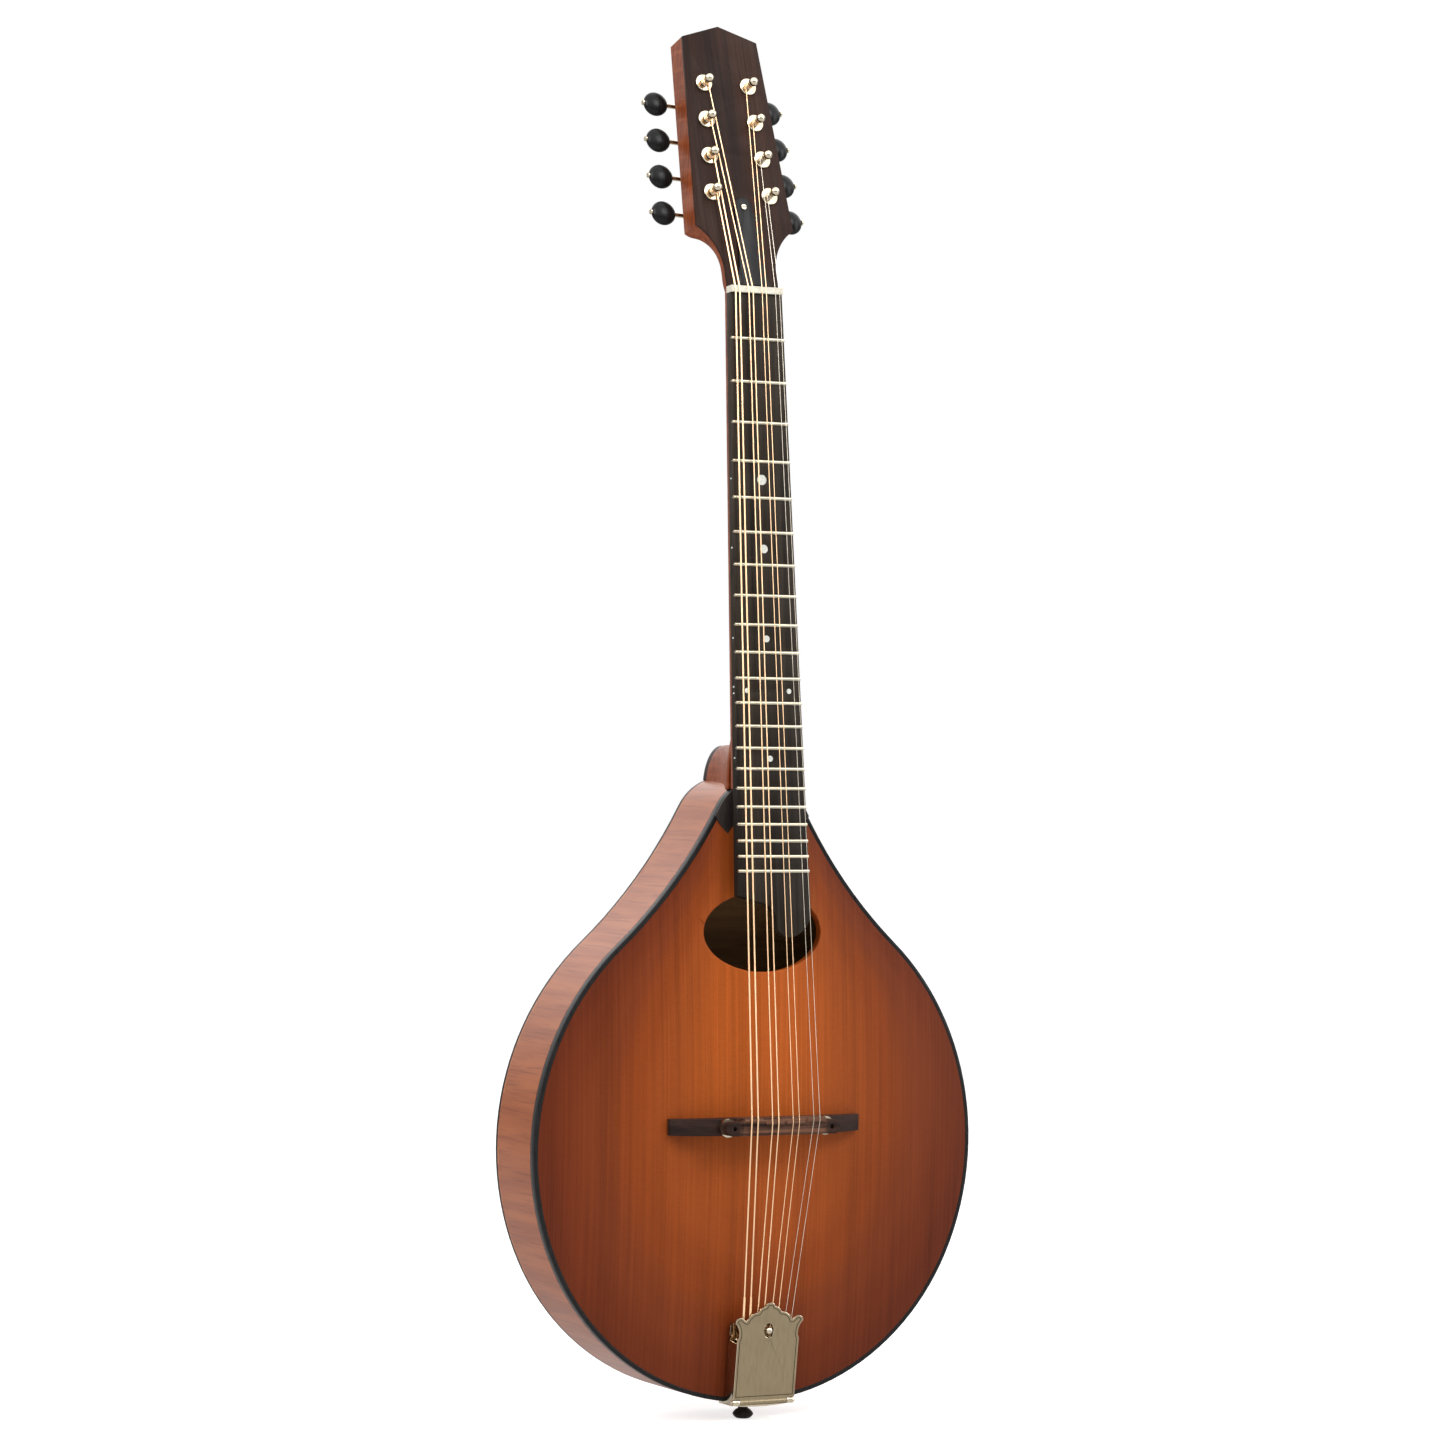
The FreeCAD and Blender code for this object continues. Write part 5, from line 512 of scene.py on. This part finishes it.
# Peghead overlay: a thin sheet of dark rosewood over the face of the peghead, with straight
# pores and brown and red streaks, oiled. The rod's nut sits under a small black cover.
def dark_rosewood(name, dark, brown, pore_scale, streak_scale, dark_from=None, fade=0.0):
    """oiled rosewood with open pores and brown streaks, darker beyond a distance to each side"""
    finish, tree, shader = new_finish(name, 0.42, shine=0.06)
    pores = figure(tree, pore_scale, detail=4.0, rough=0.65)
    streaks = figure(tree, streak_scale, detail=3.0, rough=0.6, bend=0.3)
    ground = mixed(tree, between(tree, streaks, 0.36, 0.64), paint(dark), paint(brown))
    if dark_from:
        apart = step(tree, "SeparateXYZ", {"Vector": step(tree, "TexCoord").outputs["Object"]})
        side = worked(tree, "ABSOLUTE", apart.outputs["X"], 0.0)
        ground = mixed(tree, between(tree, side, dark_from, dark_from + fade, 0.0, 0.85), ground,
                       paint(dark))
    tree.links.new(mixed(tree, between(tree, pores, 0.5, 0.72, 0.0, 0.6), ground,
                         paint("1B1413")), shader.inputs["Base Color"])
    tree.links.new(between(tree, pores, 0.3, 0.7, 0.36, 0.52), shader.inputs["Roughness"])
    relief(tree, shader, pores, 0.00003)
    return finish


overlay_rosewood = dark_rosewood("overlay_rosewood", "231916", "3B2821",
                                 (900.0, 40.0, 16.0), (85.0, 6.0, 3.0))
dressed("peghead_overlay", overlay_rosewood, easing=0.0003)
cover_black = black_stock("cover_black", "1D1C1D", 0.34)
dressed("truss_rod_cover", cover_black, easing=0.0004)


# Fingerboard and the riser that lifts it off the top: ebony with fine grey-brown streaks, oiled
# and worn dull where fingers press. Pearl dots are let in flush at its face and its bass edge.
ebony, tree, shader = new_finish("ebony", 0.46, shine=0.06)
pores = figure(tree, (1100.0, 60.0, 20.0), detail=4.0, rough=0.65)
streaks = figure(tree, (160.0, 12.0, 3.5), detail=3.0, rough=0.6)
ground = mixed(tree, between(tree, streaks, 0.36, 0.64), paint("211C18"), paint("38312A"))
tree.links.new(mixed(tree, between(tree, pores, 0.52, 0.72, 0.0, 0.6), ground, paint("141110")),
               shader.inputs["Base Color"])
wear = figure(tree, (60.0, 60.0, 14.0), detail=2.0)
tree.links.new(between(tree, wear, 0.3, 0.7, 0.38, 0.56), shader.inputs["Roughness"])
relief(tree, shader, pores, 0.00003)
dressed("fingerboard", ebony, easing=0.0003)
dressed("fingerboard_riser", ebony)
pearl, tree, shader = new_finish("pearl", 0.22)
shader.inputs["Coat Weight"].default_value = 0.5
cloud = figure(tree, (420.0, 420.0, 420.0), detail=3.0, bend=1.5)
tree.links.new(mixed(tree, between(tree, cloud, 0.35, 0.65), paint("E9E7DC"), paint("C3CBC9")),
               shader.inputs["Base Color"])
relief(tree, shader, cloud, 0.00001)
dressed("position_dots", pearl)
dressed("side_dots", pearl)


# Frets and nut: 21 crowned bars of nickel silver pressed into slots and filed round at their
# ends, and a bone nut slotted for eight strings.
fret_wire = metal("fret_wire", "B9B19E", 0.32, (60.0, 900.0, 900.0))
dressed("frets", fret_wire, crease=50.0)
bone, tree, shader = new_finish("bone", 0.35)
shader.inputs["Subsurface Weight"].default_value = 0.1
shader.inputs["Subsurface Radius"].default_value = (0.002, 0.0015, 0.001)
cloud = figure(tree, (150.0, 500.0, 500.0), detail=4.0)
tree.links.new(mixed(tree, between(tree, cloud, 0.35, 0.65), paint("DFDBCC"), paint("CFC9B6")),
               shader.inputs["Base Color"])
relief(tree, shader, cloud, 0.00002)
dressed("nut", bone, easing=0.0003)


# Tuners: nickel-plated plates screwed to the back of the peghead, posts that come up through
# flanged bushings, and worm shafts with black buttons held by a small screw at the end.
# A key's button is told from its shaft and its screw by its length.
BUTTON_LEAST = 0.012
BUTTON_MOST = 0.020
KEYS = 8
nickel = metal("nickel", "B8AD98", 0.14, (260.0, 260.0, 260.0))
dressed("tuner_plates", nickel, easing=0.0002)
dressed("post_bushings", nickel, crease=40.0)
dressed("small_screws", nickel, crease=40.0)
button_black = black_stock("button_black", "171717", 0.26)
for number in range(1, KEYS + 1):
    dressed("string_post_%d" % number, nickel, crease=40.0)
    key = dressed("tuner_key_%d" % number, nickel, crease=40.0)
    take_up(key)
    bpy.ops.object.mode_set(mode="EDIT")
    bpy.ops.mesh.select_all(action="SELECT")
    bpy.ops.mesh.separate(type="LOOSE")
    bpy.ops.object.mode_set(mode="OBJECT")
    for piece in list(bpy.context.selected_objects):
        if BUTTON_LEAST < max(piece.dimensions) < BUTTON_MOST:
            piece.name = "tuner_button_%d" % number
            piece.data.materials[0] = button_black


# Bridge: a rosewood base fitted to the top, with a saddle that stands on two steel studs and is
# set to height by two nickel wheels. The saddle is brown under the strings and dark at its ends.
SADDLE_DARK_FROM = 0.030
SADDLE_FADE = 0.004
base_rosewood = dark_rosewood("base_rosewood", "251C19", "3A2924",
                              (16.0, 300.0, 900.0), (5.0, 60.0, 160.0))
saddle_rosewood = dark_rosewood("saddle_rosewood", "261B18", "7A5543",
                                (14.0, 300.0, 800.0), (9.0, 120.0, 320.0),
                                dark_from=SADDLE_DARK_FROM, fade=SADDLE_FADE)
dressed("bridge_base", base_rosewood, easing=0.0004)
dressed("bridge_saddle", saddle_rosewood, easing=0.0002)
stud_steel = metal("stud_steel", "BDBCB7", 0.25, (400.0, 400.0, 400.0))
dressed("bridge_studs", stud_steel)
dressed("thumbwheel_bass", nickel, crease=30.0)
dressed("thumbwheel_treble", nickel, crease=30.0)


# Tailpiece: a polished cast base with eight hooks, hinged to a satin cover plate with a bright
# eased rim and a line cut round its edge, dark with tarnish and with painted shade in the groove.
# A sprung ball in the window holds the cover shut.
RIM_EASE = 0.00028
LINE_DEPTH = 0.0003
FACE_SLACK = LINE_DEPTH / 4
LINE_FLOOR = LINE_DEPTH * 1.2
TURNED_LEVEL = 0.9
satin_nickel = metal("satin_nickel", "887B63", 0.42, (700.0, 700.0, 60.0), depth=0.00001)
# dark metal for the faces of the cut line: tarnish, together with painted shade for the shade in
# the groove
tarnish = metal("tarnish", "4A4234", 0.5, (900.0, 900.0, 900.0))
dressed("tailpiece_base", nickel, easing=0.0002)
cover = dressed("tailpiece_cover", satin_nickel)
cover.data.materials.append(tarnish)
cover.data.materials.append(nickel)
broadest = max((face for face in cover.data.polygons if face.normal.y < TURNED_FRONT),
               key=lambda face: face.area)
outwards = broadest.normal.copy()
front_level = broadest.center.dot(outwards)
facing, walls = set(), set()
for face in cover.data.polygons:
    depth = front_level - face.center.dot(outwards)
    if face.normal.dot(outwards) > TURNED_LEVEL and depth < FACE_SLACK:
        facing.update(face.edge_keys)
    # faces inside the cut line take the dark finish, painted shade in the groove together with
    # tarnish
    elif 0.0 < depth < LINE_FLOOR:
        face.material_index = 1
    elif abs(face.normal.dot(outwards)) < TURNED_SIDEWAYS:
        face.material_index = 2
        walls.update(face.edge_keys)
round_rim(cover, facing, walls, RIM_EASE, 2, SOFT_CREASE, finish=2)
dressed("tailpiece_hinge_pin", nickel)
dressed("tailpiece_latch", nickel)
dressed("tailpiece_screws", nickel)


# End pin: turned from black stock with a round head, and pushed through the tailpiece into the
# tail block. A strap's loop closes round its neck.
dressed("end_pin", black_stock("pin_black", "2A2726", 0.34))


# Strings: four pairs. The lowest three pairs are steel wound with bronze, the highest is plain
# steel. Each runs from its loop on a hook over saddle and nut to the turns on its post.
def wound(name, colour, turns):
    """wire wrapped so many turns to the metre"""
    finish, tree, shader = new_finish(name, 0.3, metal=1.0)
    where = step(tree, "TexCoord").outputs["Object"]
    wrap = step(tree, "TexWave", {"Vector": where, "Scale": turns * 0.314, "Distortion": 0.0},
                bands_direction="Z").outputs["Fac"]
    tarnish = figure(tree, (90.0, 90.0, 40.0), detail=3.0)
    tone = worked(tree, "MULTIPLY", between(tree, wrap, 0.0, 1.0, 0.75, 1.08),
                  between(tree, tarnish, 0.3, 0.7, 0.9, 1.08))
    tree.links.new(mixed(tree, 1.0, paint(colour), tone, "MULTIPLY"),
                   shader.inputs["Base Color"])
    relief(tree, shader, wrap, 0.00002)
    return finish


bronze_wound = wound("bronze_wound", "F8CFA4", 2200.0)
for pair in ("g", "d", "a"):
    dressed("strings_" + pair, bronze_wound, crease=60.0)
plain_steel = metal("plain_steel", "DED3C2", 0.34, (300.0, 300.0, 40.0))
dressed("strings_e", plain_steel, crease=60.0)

==

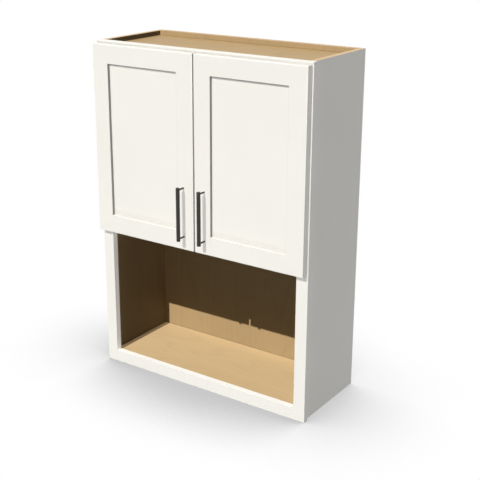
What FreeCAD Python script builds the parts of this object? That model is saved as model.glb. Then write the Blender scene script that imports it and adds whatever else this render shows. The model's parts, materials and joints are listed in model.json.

* * *

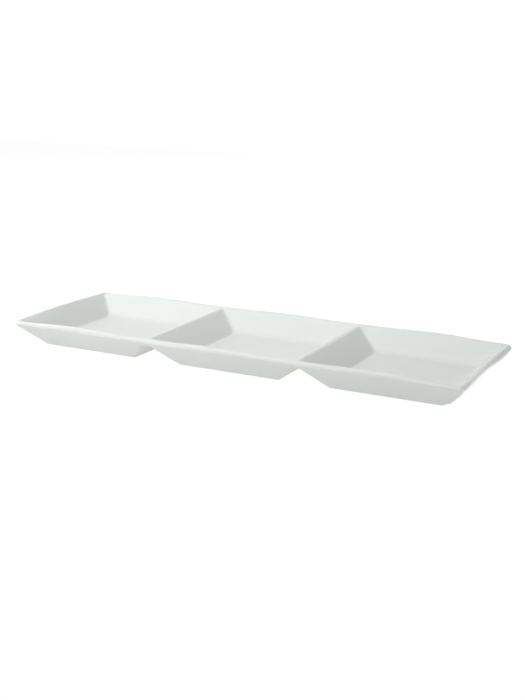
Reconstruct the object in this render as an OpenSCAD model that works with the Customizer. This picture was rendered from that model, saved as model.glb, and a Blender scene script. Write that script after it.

**What this task involves:** Take every line from the data above that holds "FreeCAD" and copy it out.

**Response to the exercise:**
The FreeCAD and Blender code for this object continues. Write part 5, from line 512 of scene.py on. This part finishes it.
What FreeCAD Python script builds the parts of this object? That model is saved as model.glb. Then write the Blender scene script that imports it and adds whatever else this render shows. The model's parts, materials and joints are listed in model.json.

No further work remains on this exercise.